When first exposed a few months ago, many of the actors and their media defenders perversely claimed that they, as private entities, were acting out of concern for “democracy” and exercising their own First Amendment rights.

However, the records and correspondence of an advisory committee to an obscure government agency tell a different story. The Functional Government Initiative (FGI) has obtained through a public records request documents of the Cybersecurity Advisory Committee of the U.S. Cybersecurity & Infrastructure Security Agency (CISA). The committee was composed of academics and tech company officials working with government personnel in a much closer relationship than either they or the media want to admit. Several advisory committee members who appear throughout the documents as quasi-federal actors are among those loudly protesting that they were private actors when censoring lawful American speech (e.g., Kate Starbird, Vijaya Gadde, Alex Stamos).

But the advisory committee members met often and worked so closely with their government handlers that the federal liaison to the committee regularly offered members his personal cell phone and even reminded them to use the committee’s Slack channel. Your average concerned citizen doesn’t have a Homeland Security bureaucrat on speed dial.

What were they working on? CISA’s “Mis-, Dis-, and Mal-information” (MDM) subcommittee discussed Orwellian “social listening” and “monitoring,” and considered the government’s best censorship “success metrics.” Who was to be censored? CISA was formed in response to misinformation campaigns from foreign actors, but it evolved toward domestic “threats.” Meeting notes record that Suzanne Spaulding of the Center for Strategic and International Studies said they shouldn’t “solely focus on addressing foreign threats … [but] to emphasize that domestic threats remain and while attribution is sometimes unclear, CISA should be sensitive to domestic distinctions, but cannot focus too heavily on such limitations.” So CISA should combat “high-volume disinformation purveyors before the purveyor is attributed to a domestic or foreign threat” and not worry so much about First Amendment niceties.

More telling is the group’s attitude toward what it called “mal-information” – typically information that is true, but contrary to the preferred narratives of the censor. Dr. Starbird wrote in an email, “Unfortunately current public discourse (in part a result of information operations) seems to accept malinformation as ‘speech’ and within democratic norms …” Therein lies a dilemma for the censors, as Starbird wrote: “So, do we bend into a pretzel to counter bad faith efforts to undermine CISA’s mission? Or do we put down roots and own the ground that says this tactic is part of the suite of techniques used to undermine democracy?”
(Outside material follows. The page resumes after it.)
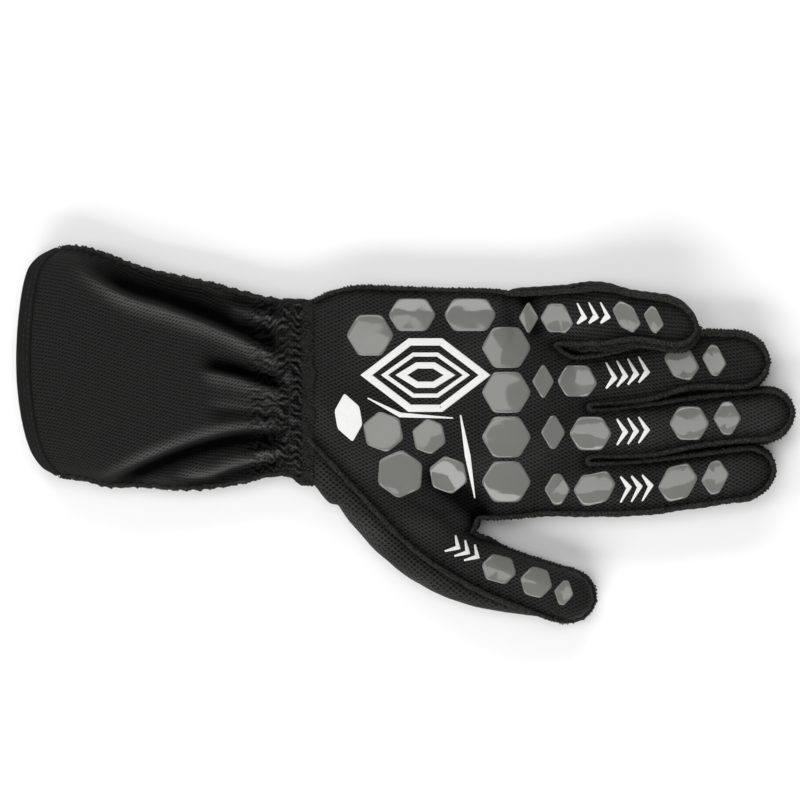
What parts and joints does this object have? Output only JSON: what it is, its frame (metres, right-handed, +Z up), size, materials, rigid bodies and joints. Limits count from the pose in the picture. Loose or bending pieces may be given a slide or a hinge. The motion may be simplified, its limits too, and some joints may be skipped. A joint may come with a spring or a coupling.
{
  "type": "karting glove",
  "caption": "Right-hand karting glove of mesh knit with a long gauntlet cuff, gathered wrist, overlocked outer seams and silicone grip pads, lying palm up.",
  "frame": {"origin": "on the surface the glove lies on, below the middle of its bounding box", "axes": "+X from the cuff's mouth to the fingertips, +Y towards the little finger, +Z up out of the palm"},
  "size_m": [0.323, 0.1552, 0.0285],
  "materials": {
    "knit_cloth": "matte black mesh knit",
    "overlock_thread": "fuzzy black overlocked seam",
    "grip_silicone": "glossy grey silicone print"
  },
  "bodies": {
    "root": {"palm_panel": "knit_cloth", "fourchette_little_ring": "knit_cloth", "fourchette_ring_middle": "knit_cloth", "fourchette_middle_index": "knit_cloth", "back_panel": "knit_cloth", "cuff_front": "knit_cloth", "cuff_back": "knit_cloth", "cuff_hem": "knit_cloth", "seam_front": "overlock_thread", "seam_thumb": "overlock_thread", "seam_cuff_little": "overlock_thread", "seam_cuff_thumb": "overlock_thread", "seam_back_little_ring": "overlock_thread", "seam_back_ring_middle": "overlock_thread", "seam_back_middle_index": "overlock_thread", "seam_wrist": "overlock_thread", "grip_palm_a": "grip_silicone", "grip_palm_b": "grip_silicone", "grip_palm_c": "grip_silicone", "grip_palm_d": "grip_silicone", "grip_palm_e": "grip_silicone", "grip_palm_f": "grip_silicone", "grip_palm_g": "grip_silicone", "grip_palm_h": "grip_silicone", "grip_palm_i": "grip_silicone", "grip_palm_j": "grip_silicone", "grip_palm_k": "grip_silicone", "grip_thumb_a": "grip_silicone", "grip_thumb_b": "grip_silicone", "grip_thumb_c": "grip_silicone", "grip_little_a": "grip_silicone", "grip_little_b": "grip_silicone", "grip_little_c": "grip_silicone", "grip_little_d": "grip_silicone", "grip_ring_a": "grip_silicone", "grip_ring_b": "grip_silicone", "grip_ring_c": "grip_silicone", "grip_ring_d": "grip_silicone", "grip_middle_a": "grip_silicone", "grip_middle_b": "grip_silicone", "grip_middle_c": "grip_silicone", "grip_middle_d": "grip_silicone", "grip_index_a": "grip_silicone", "grip_index_b": "grip_silicone", "grip_index_c": "grip_silicone", "grip_index_d": "grip_silicone"}
  },
  "joints": []
}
It is chilling that there is no consideration of whether the information is true or of the public’s right to know it. “Democracy” in this formulation is whatever maintains the government’s narrative.

Accordingly, the group discussed recommendations for countering “dangerously inaccurate health advice.” It contemplated the roles of the FBI and Homeland Security in addressing “domestic threats,” and a CISA staffer felt the need to remind the subcommittee “of CISA’s limitations in countering politically charged narratives.”

CISA couldn’t censor all the people the advisors wanted. And it could face the same outrage that greeted President Biden’s Disinformation Governance Board, led by singing censor Nina Jankowicz. Americans didn’t want that body deciding what they could say, and Biden shut it down within three weeks. CISA’s advisers were acutely aware their work could be conflated with that of the DGB, and even considered changing the name of the MDM subcommittee. Dr. Starbird noted in an email that she’d “removed ‘monitoring’ from just about every place where it appeared” and made “other defensive word changes/deletions.” Similarly, Twitter’s Vijaya Gadde “cautioned the group against pursuing any social listening recommendations” for the time being.

The group also sought cover from outside and inside the government. They spent an inordinate amount of time talking about “socializing” the committee and its work – something DGB apparently hadn’t done. And like a partisan campaign, they looked for natural allies. Meeting notes record that they sought to “identify a point of contact from a progressive civil rights and civil liberties angle to recruit as a [subject matter expert].”

A government committee that seeks partisan allies, obfuscates its purpose, and can’t even be honest about the nature of its members’ participation is going to sort out online truth for Americans? Welcome to the Censorship Industrial Complex.